>> START Information shown

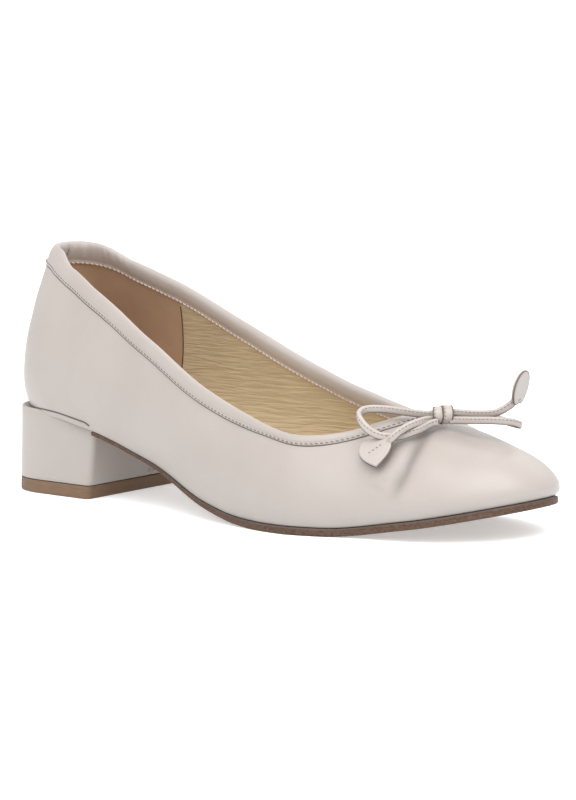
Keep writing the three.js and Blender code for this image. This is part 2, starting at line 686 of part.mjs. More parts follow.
const group = new THREE.Group();
const leather = { color: 0xded3cd, roughness: 0.55, metalness: 0 };
const brown = { color: 0x8a6a50, roughness: 0.6, metalness: 0 };
const dark = { color: 0x3c3330, roughness: 0.6, metalness: 0 };
const lining = { color: 0xc9a77e, roughness: 0.7, metalness: 0 };
function add(name, geometry, look) {
  const mesh = new THREE.Mesh(geometry, new THREE.MeshStandardMaterial(look));
  mesh.name = name;
  group.add(mesh);
}
add("upper", upperGeometry(), leather);
add("topline_binding", bindingGeometry(), leather);
add("insole", insoleGeometry(), lining);
add("outsole", outsoleGeometry(), brown);
add("heel_block", heelGeometry(), leather);
add("top_piece", topPieceGeometry(), brown);
add("back_strip", backStripGeometry(), dark);
add("bow_knot", knotGeometry(), leather);
add("bow_loop_outer", stripGeometry(outerWay, OUTER_LOOP), leather);
add("bow_loop_inner", stripGeometry(innerWay, INNER_LOOP), leather);
add("bow_end_outer", stripGeometry(outerWay, OUTER_END), leather);
add("bow_end_inner", stripGeometry(innerWay, INNER_END), leather);
add("bow_tab_outer", outerTab(), leather);
add("bow_tab_inner", innerTab(), leather);

export default group;
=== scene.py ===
"""A low block heel pump with a bow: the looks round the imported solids. Metres, in the part's frame."""

import math

import bmesh
import bpy
import numpy as np
from mathutils import Matrix, Vector


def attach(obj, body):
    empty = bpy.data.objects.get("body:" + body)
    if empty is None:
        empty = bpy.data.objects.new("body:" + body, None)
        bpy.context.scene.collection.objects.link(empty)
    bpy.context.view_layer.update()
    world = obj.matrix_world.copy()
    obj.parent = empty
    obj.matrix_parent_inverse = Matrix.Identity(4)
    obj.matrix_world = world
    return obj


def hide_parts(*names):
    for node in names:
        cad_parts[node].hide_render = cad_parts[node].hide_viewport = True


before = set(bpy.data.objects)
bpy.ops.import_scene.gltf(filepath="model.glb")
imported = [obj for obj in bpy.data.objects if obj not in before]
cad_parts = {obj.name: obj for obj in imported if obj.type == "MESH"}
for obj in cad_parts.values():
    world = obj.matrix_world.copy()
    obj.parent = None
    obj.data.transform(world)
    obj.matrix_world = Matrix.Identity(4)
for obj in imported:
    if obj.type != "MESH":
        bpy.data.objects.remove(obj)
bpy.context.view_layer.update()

MM = 0.001
UPPER_SLOT = "upper_leather"
QUARTER = math.pi / 2

# Sizes of the last, as in the part
SHOE_LENGTH = 0.242
BALL_WIDTH = 0.078
SEAT_WIDTH = 0.053
SEAT_HEIGHT = 0.031
TOE_SPRING = 0.011
BACK_HEIGHT = 0.063
THROAT_DEPTH = 0.036
THROAT_X = 0.1895
THROAT_ROUND = 0.039
HEEL_ROUND = 0.029
TOE_ROUND = 0.043
TOE_BLUNTNESS = 2.2
SEAT_BLUNTNESS = 2.2
WALL = 0.0018
SOLE_THICKNESS = 0.0032
WAIST_THICKNESS = 0.002
SOLE_MARGIN = 0.0007
MARGIN_RUN = 0.09
THIN_RUN = 0.03
THICKENING_RUN = 0.06
INSOLE_THICKNESS = 0.0024
BINDING_WIDTH = 0.0064
BINDING_SWELL = 0.0009

# The heel. Its rim stays higher at the front than the part's, as the photograph shows it.
HEEL_LENGTH = 0.05
HEEL_WIDTH = 0.0576
HEEL_OVERHANG = 0.0032
HEEL_FLARE = 0.0012
HEEL_BLUNTNESS = 2.7
HEEL_CORNER = 0.0026
HEEL_RIM = 0.0022
HEEL_FRONT_FALL = 0.003
HEEL_FRONT_RIM = 0.6
HEEL_LEAN = 0.0045
HEEL_ROUND_BACK = 0.025
TOP_PIECE = 0.0052

# The bow. The knot is 1.6 mm higher than the part's, to hold two turns of the strip.
STRIP_WIDTH = 0.0026
STRIP_THICKNESS = 0.0018
KNOT_X = 0.2036
KNOT_SHIFT = -0.003
KNOT_LIFT = 0.00335
KNOT_LENGTH = 0.0074
KNOT_WIDTH = 0.0074
KNOT_HEIGHT = 0.0066
LOOP_LENGTH = 0.0303
OUTER_TURN = math.radians(50)
INNER_TURN = math.radians(44)
TAB_LENGTH = 0.0118
TAB_WIDTH = 0.0124
TAB_THICKNESS = 0.0014
OUTER_TAB_BACK = 0.0104
OUTER_TAB_ASIDE = 0.0224
OUTER_TAB_LIFT = 0.0031
OUTER_TAB_TURN = math.radians(65)
INNER_TAB_SHIFT = (0.0019, 0.0008, 0.0006)  # along the inner half of the bow, out of its face, along the tab
INNER_TAB_OVERLAP = 0.0017
TAB_STEP = 0.002  # how far apart the slope of the vamp is read under the outer tab
UNDER_TAB = 0.4  # how much of the strip's section is left between a tab's layers
CLEARANCE = 0.0003

# Stitches
FINE_STITCH = {"pitch": 0.0014, "length": 0.0008, "thick": 0.00026}
HEEL_STITCH = {"pitch": 0.002, "length": 0.0014, "thick": 0.0003}
TAB_STITCH = {"pitch": 0.0013, "length": 0.0008, "thick": 0.0003, "skew": 0.5}

# The strip over the back seam
STRIP_DROP = 0.018
BACK_STRIP_WIDTH = 0.007
BACK_STRIP_THICKNESS = 0.0008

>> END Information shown

The line containing "stripGeometry(innerWay, INNER_LOOP), leather);" opens the part, and the line containing "if empty is" closes it. Output that part exactly, with both, and only that.

add("bow_loop_inner", stripGeometry(innerWay, INNER_LOOP), leather);
add("bow_end_outer", stripGeometry(outerWay, OUTER_END), leather);
add("bow_end_inner", stripGeometry(innerWay, INNER_END), leather);
add("bow_tab_outer", outerTab(), leather);
add("bow_tab_inner", innerTab(), leather);

export default group;
=== scene.py ===
"""A low block heel pump with a bow: the looks round the imported solids. Metres, in the part's frame."""

import math

import bmesh
import bpy
import numpy as np
from mathutils import Matrix, Vector


def attach(obj, body):
    empty = bpy.data.objects.get("body:" + body)
    if empty is None:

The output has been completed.